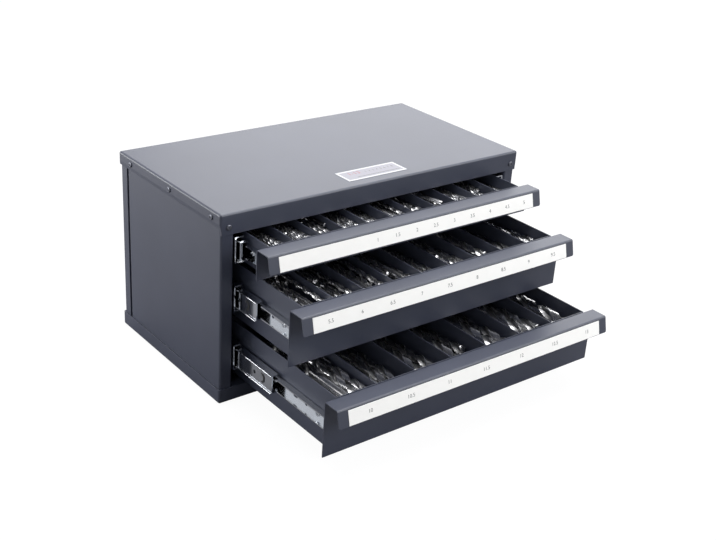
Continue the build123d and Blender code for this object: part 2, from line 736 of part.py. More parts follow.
def build_case():
    keep("base_pan", [base_pan()])
    keep("floor_plate", [floor_plate()])
    keep("top_cover", [top_cover()])
    right = side_panel()
    keep("side_panel_right", [right])
    keep("side_panel_left", [mirror(right, about=Plane.YZ)])
    keep("back_panel", [back_panel()])
    posts = [slide_post(setback) for setback in (FRONT_POST_SETBACK, REAR_POST_SETBACK)]
    keep("slide_posts_right", posts)
    keep("slide_posts_left", [mirror(post, about=Plane.YZ) for post in posts])
    members = [outer_member(drawer) for drawer in DRAWERS]
    keep("outer_slides_right", members)
    keep("outer_slides_left", [mirror(member, about=Plane.YZ) for member in members])
    screws = []
    for seat, outward in cover_screw_seats():
        screws += both_sides(pan_screw(seat, outward, SCREW_REACH))
    keep("cover_screws", screws)
    screws = []
    for drawer in DRAWERS:
        for setback in (FRONT_POST_SETBACK, REAR_POST_SETBACK):
            seat = outer_screw_seat(drawer, setback)
            screws += both_sides(pan_screw(seat, (-1, 0, 0), SCREW_REACH))
    keep("slide_screws", screws)
    width, depth, thickness = TOP_LABEL_SIZE
    near = FRONT_Y + TOP_LABEL_SETBACK
    keep(
        "top_label",
        [
            block(
                (TOP_LABEL_SHIFT - width / 2, TOP_LABEL_SHIFT + width / 2),
                (near, near + depth),
                (CASE_HEIGHT, CASE_HEIGHT + thickness),
            )
        ],
    )


def build_drawer(drawer):
    name = drawer.name
    keep(name + "_tray", [tray(drawer)])
    keep(name + "_front", [drawer_front(drawer)])
    keep(name + "_dividers", dividers(drawer))
    keep(name + "_label_strip", [label_strip(drawer)])
    keep(name + "_inner_slides", both_sides(inner_member(drawer)))
    screws = []
    for place in INNER_SCREW_PLACES:
        seat = inner_screw_seat(drawer, place)
        screws += both_sides(pan_screw(seat, (1, 0, 0), INNER_SHEET + TRAY_SHEET))
    keep(name + "_tray_screws", screws)
    keep(name + "_middle_slides", both_sides(mid_member(drawer)))
    keep(name + "_slide_bumpers", both_sides(bumper(drawer)))
    outer = cage_and_balls(
        drawer, OUTER_CAGE_PLACE, OUTER_CAGE_LENGTH, OUTER_CAGE_BALLS, OUTER_CAGE_SHARE,
        OUTER_BALL_PLACE, OUTER_BALL_RISE, OUTER_BALL, OUTER_CAGE_WIDTH,
    )
    inner = cage_and_balls(
        drawer, INNER_CAGE_PLACE, INNER_CAGE_LENGTH, INNER_CAGE_BALLS, INNER_CAGE_SHARE,
        INNER_BALL_PLACE, INNER_BALL_RISE, INNER_BALL, INNER_CAGE_WIDTH,
    )
    for place, (strips, balls) in (("outer", outer), ("inner", inner)):
        keep(f"{name}_{place}_ball_cages", [m for strip in strips for m in both_sides(strip)])
        keep(f"{name}_{place}_balls", [m for ball in balls for m in both_sides(ball)])
    keep(name + "_drill_bits", drill_bits(drawer))


def main():
    build_case()
    for drawer in DRAWERS:
        build_drawer(drawer)
    os.makedirs("parts", exist_ok=True)
    for name, node in parts.items():
        export_step(node, f"parts/{name}.step")


main()
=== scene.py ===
"""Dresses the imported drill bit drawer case: painted steel, zinc-plated slides, size labels and fluted bits."""

import math
import random

import bpy
import numpy as np
from bpy.props import FloatProperty, FloatVectorProperty, IntProperty, PointerProperty
from mathutils import Matrix, Vector


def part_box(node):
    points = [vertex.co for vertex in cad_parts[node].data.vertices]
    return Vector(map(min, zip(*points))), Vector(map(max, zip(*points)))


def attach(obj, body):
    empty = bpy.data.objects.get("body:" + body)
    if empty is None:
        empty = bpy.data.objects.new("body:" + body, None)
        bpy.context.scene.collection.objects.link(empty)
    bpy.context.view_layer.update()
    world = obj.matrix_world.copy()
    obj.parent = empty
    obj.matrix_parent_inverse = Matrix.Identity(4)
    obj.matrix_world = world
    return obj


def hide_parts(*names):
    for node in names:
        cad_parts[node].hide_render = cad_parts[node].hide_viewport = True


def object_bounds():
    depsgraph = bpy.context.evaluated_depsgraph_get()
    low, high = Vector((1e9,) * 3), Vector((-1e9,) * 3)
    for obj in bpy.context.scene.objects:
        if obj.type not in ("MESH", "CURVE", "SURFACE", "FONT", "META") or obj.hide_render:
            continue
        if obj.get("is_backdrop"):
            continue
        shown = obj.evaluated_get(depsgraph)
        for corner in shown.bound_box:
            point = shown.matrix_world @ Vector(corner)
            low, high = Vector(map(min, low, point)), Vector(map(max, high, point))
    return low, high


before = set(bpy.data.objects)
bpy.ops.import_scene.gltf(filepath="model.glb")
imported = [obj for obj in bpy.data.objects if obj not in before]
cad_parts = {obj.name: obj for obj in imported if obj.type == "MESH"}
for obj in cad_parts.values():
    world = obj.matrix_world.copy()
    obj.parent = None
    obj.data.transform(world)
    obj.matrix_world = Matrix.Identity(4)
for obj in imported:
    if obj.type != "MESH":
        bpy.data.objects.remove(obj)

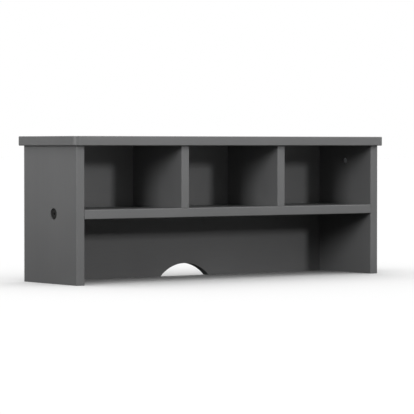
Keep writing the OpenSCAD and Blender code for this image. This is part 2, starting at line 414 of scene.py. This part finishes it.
def smooth(obj, sharp_angle=35):
    """Smooth shading that keeps flats flat: sharp creases, and normals weighted by face area.
    Slivers that a cut left behind go first."""
    mesh = obj.data
    bm = bmesh.new()
    bm.from_mesh(mesh)
    bmesh.ops.dissolve_degenerate(bm, dist=WELD, edges=bm.edges)
    bm.to_mesh(mesh)
    bm.free()
    mesh.polygons.foreach_set("use_smooth", [True] * len(mesh.polygons))
    mesh.set_sharp_from_angle(angle=math.radians(sharp_angle))
    weighted = obj.modifiers.new("normals", "WEIGHTED_NORMAL")
    weighted.mode = "FACE_AREA"
    weighted.weight = 50
    weighted.keep_sharp = True
    evaluated(obj)


def solids(node):
    """The box of each separate solid in a CAD node, as (lowest corner, highest corner)."""
    bm = bmesh.new()
    bm.from_mesh(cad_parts[node].data)
    bmesh.ops.remove_doubles(bm, verts=bm.verts, dist=WELD)
    left, boxes = set(bm.verts), []
    while left:
        reach = [left.pop()]
        corners = []
        while reach:
            vert = reach.pop()
            corners.append(vert.co.copy())
            for edge in vert.link_edges:
                other = edge.other_vert(vert)
                if other in left:
                    left.remove(other)
                    reach.append(other)
        boxes.append(tuple(Vector(pick(c[i] for c in corners) for i in range(3)) for pick in (min, max)))
    bm.free()
    return sorted(boxes, key=lambda b: tuple(round(x, 4) for x in b[0]))


def stand(box, facing, along):
    """The place of a fastener: its origin is at the middle of the box's face towards facing,
    which is its own +Z, and along is its own +X."""
    low, high = box
    middle, half = (low + high) / 2, (high - low) / 2
    reach = sum(abs(facing[i]) * half[i] for i in range(3))
    turn = Matrix((along, facing.cross(along), facing)).transposed().to_4x4()
    return Matrix.Translation(middle + facing * reach) @ turn


def spread(mesh, places, name):
    """One mesh with a copy of the given mesh at each place."""
    bm = bmesh.new()
    for place in places:
        copy = mesh.copy()
        copy.transform(place)
        bm.from_mesh(copy)
        bpy.data.meshes.remove(copy)
    joined = bpy.data.meshes.new(name)
    bm.to_mesh(joined)
    bm.free()
    return joined


# --- Fastener shapes: each has its head or mouth at the origin, facing +Z ---

# Steps round a fastener, and round a hole or a smooth nut
ROUND, FINE_ROUND = 36, 72
BOLT_W, HEAD_H, SCREW_W, NUT_BORE = 6 * MM, 2.5 * MM, 4 * MM, 6.2 * MM
# Extra length that carries a cutter clear of the face it cuts
CLEAR = 1 * MM


def thread(start, end, core, crest, pitch, tip=0.0, runout=1.5, steps=6):
    """Rings of a screw thread from start down to end, which narrows over the last tip of length."""
    rings = []
    count = round((start - end) / pitch * steps)
    for k in range(count + 1):
        z = start + (end - start) * k / count
        fade = min(1, (start - z) / (runout * pitch))
        narrow = 1 if tip == 0 else min(1, 0.08 + 0.92 * (z - end) / tip)

        def radius(a, z=z, fade=fade, narrow=narrow):
            turn = (z / pitch - a / (2 * math.pi)) % 1
            height = max(0, 1 - 2.2 * abs(turn - 0.5))
            return narrow * (core + (crest - core) * height * fade)

        rings.append(ring(z, radius, ROUND))
    return rings


def hexagon(flats):
    """Radius of a hexagon, given its width across flats, as a function of the angle."""
    def radius(a):
        return flats / 2 / math.cos((a + math.pi / 6) % (math.pi / 3) - math.pi / 6)
    return radius


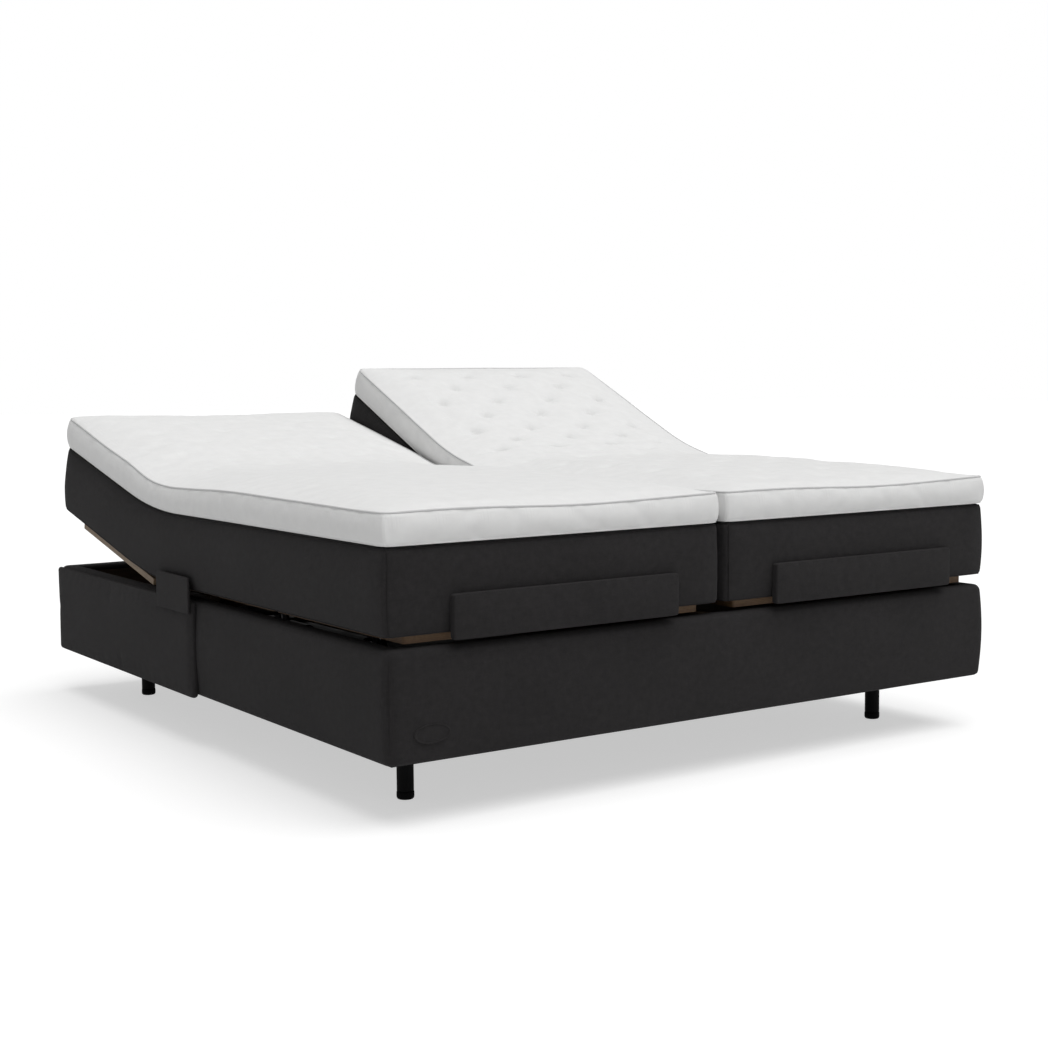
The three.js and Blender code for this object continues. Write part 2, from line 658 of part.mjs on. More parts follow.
function buildUnit(suffix, side, backAngle) {
  const unit = new THREE.Group();
  unit.position.x = side * UNIT_X;
  const deck = HINGE_INSET;
  const backLean = BACK_MAX - SEAT_LEAN_BACK + LEAN_CLEARANCE;
  const thighLean = THIGH_MAX - SEAT_LEAN_THIGH + LEAN_CLEARANCE;

  const seat = hinged(BACK_Y, PIN_Z, 0, [
    part(`seat_board_${suffix}`, seatBoard(), PLYWOOD),
    ...padding('seat', suffix, -1, { at: SOFT_START, lean: SEAT_LEAN_BACK },
      { at: SEAT_LENGTH - SOFT_START, lean: -SEAT_LEAN_THIGH }, deck),
  ]);
  const back = hinged(BACK_Y, PIN_Z, backAngle, [
    part(`back_board_${suffix}`, backBoard(), PLYWOOD),
    ...padding('back', suffix, 1, { at: SOFT_START, lean: backLean },
      { at: BACK_LENGTH, lean: 0, free: true }, deck),
  ]);
  const calf = hinged(-THIGH_LENGTH, KNEE_Z - PIN_Z, 0, [
    part(`calf_board_${suffix}`, calfBoard(), PLYWOOD),
    footPanel(`foot_panel_${suffix}`),
    ...padding('calf', suffix, -1, { at: SOFT_START, lean: 0 },
      { at: CALF_LENGTH, lean: 0, free: true }, BOARD - HINGE_INSET),
  ]);
  const thigh = hinged(THIGH_Y, PIN_Z, 0, [
    part(`thigh_board_${suffix}`, thighBoard(), PLYWOOD),
    ...padding('thigh', suffix, -1, { at: SOFT_START, lean: thighLean },
      { at: THIGH_LENGTH - SOFT_START, lean: 0 }, deck),
    calf,
  ]);
  unit.add(seat, back, thigh);
  unit.add(
    liftFrame(`back_lift_${suffix}`, BACK_LIFT, side, liftAngle(BACK_LIFT, backAngle)),
    liftFrame(`leg_lift_${suffix}`, LEG_LIFT, side, liftAngle(LEG_LIFT, 0)),
    driveBody(`back_drive_${suffix}`, BACK_LIFT),
    driveBody(`leg_drive_${suffix}`, LEG_LIFT),
    driveRod(`back_rod_${suffix}`, BACK_LIFT, backAngle),
    driveRod(`leg_rod_${suffix}`, LEG_LIFT, 0),
  );
  return unit;
}

// ---------------------------------------------------------------- assembly

const bed = new THREE.Group();
bed.add(...buildCovers());
bed.add(endRail('rail_foot', -1), endRail('rail_head', 1));
bed.add(sideRail('rail_left', -1), sideRail('rail_right', 1), centreBeam());
bed.add(...buildLegsAndBearers(), controlUnit());
bed.add(sidePanel('side_panel_left', -1), sidePanel('side_panel_right', 1));
bed.add(sideStop('side_stop_left', -1), sideStop('side_stop_right', 1));
bed.add(driveBar('drive_bar_foot', BACK_LIFT), driveBar('drive_bar_head', LEG_LIFT));
bed.add(buildUnit('left', -1, rad(BACK_REST_LEFT)), buildUnit('right', 1, rad(BACK_REST_RIGHT)));

// The foot panels stand out past the box, so the whole moves to stay centred on the origin.
bed.position.y = FOOT_PANEL / 2;

export default bed;
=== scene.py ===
"""Adjustable bed base with two sleeping units.

An upholstered box stands on four legs. Inside it are the timber, the lifts and their drives. Two
mattresses with toppers lie on hinged boards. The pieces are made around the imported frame.
"""

import json
import math
from types import SimpleNamespace

import bmesh
import bpy
import numpy as np
from mathutils import Matrix, Vector, noise


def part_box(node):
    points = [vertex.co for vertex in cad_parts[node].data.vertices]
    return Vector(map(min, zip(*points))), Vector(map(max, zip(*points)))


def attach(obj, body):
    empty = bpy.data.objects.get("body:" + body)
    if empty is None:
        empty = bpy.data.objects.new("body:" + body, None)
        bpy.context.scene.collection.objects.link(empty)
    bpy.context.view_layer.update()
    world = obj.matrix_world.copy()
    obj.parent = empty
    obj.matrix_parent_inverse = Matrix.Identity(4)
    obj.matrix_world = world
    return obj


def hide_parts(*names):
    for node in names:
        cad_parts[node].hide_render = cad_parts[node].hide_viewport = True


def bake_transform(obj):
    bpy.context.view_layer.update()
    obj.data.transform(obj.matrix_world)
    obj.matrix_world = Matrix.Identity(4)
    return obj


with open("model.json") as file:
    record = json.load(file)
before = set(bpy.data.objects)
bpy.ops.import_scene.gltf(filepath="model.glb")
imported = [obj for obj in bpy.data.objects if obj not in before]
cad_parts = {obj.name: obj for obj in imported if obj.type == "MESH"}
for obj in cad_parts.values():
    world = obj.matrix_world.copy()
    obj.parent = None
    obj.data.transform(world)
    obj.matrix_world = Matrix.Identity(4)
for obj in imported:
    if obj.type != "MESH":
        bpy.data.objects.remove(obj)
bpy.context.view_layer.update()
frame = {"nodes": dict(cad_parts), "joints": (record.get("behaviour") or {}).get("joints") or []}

bl_info = {
    "name": "Adjustable Bed Base",
    "version": (1, 0, 0),
    "blender": (4, 5, 0),
    "location": "3D View > Sidebar > Bed",
    "description": "Makes the cloth, wood and metal pieces of an adjustable bed around its frame",
    "category": "Add Mesh",
}

# ---------------------------------------------------------------- places taken from the frame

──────

Set down, without any change, only the lines from the line that holds "m in both_sides(ball)])" through the line that holds "import random", both lines included.

        keep(f"{name}_{place}_balls", [m for ball in balls for m in both_sides(ball)])
    keep(name + "_drill_bits", drill_bits(drawer))


def main():
    build_case()
    for drawer in DRAWERS:
        build_drawer(drawer)
    os.makedirs("parts", exist_ok=True)
    for name, node in parts.items():
        export_step(node, f"parts/{name}.step")


main()
=== scene.py ===
"""Dresses the imported drill bit drawer case: painted steel, zinc-plated slides, size labels and fluted bits."""

import math
import random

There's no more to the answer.